··· MATERIAL SHOWN
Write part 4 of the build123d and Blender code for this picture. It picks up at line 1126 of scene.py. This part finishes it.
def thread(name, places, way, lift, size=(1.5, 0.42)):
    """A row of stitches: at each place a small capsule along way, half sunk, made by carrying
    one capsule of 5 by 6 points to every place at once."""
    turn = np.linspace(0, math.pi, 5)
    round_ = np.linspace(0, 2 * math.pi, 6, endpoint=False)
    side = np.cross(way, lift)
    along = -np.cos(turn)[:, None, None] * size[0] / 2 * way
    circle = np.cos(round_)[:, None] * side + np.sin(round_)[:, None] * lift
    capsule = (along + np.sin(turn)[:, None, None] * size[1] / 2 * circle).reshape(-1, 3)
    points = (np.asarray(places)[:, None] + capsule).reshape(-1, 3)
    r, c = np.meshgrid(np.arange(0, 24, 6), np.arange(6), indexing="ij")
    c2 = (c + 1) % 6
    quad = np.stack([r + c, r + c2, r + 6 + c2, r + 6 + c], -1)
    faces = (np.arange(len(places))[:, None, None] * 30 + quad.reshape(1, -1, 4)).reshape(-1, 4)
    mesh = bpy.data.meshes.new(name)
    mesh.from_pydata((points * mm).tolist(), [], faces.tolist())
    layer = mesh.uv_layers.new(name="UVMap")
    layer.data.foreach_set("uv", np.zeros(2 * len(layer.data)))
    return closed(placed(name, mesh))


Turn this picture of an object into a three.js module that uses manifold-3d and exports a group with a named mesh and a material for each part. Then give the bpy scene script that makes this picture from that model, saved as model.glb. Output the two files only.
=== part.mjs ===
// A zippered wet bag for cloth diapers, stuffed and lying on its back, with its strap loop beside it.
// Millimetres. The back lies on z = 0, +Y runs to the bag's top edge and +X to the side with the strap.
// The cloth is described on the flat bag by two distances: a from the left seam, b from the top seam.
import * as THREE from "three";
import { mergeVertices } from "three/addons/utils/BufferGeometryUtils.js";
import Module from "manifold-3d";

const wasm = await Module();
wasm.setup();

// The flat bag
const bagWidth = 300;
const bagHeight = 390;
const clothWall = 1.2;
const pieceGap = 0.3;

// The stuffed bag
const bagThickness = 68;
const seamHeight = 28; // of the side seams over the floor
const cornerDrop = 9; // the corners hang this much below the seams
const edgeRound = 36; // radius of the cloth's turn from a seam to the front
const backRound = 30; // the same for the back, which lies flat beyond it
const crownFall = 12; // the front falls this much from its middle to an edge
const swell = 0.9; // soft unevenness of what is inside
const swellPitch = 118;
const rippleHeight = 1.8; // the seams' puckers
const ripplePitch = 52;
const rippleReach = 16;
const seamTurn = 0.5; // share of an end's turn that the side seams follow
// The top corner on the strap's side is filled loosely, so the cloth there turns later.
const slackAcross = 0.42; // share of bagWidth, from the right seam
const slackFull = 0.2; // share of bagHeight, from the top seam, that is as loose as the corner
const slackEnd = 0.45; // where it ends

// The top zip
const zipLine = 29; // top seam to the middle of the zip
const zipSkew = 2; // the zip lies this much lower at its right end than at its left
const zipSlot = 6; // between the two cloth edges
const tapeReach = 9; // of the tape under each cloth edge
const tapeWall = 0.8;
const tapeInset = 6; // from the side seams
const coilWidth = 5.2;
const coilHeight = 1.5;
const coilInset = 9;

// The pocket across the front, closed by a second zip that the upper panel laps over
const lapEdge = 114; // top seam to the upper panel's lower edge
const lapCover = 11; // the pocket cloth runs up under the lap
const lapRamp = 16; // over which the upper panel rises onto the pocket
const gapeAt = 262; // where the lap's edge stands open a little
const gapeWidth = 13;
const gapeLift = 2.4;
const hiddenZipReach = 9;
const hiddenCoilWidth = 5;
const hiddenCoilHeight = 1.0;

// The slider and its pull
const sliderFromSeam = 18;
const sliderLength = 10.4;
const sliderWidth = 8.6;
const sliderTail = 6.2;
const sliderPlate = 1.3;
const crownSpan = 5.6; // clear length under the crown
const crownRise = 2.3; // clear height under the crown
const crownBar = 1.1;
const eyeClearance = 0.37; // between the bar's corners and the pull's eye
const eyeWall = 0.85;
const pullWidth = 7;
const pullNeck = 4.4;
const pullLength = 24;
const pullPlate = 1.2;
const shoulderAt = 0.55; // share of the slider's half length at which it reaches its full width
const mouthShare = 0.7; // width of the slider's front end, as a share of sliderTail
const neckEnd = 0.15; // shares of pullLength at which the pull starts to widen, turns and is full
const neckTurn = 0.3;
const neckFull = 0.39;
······
## EXERCISE OBJECTIVE
Transcribe, exactly and exclusively, the run of lines that opens with the line bearing "Turn this picture" and closes with the line bearing "const slackEnd = 0.45; // where it ends".

## THE ANSWER
Turn this picture of an object into a three.js module that uses manifold-3d and exports a group with a named mesh and a material for each part. Then give the bpy scene script that makes this picture from that model, saved as model.glb. Output the two files only.
=== part.mjs ===
// A zippered wet bag for cloth diapers, stuffed and lying on its back, with its strap loop beside it.
// Millimetres. The back lies on z = 0, +Y runs to the bag's top edge and +X to the side with the strap.
// The cloth is described on the flat bag by two distances: a from the left seam, b from the top seam.
import * as THREE from "three";
import { mergeVertices } from "three/addons/utils/BufferGeometryUtils.js";
import Module from "manifold-3d";

const wasm = await Module();
wasm.setup();

// The flat bag
const bagWidth = 300;
const bagHeight = 390;
const clothWall = 1.2;
const pieceGap = 0.3;

// The stuffed bag
const bagThickness = 68;
const seamHeight = 28; // of the side seams over the floor
const cornerDrop = 9; // the corners hang this much below the seams
const edgeRound = 36; // radius of the cloth's turn from a seam to the front
const backRound = 30; // the same for the back, which lies flat beyond it
const crownFall = 12; // the front falls this much from its middle to an edge
const swell = 0.9; // soft unevenness of what is inside
const swellPitch = 118;
const rippleHeight = 1.8; // the seams' puckers
const ripplePitch = 52;
const rippleReach = 16;
const seamTurn = 0.5; // share of an end's turn that the side seams follow
// The top corner on the strap's side is filled loosely, so the cloth there turns later.
const slackAcross = 0.42; // share of bagWidth, from the right seam
const slackFull = 0.2; // share of bagHeight, from the top seam, that is as loose as the corner
const slackEnd = 0.45; // where it ends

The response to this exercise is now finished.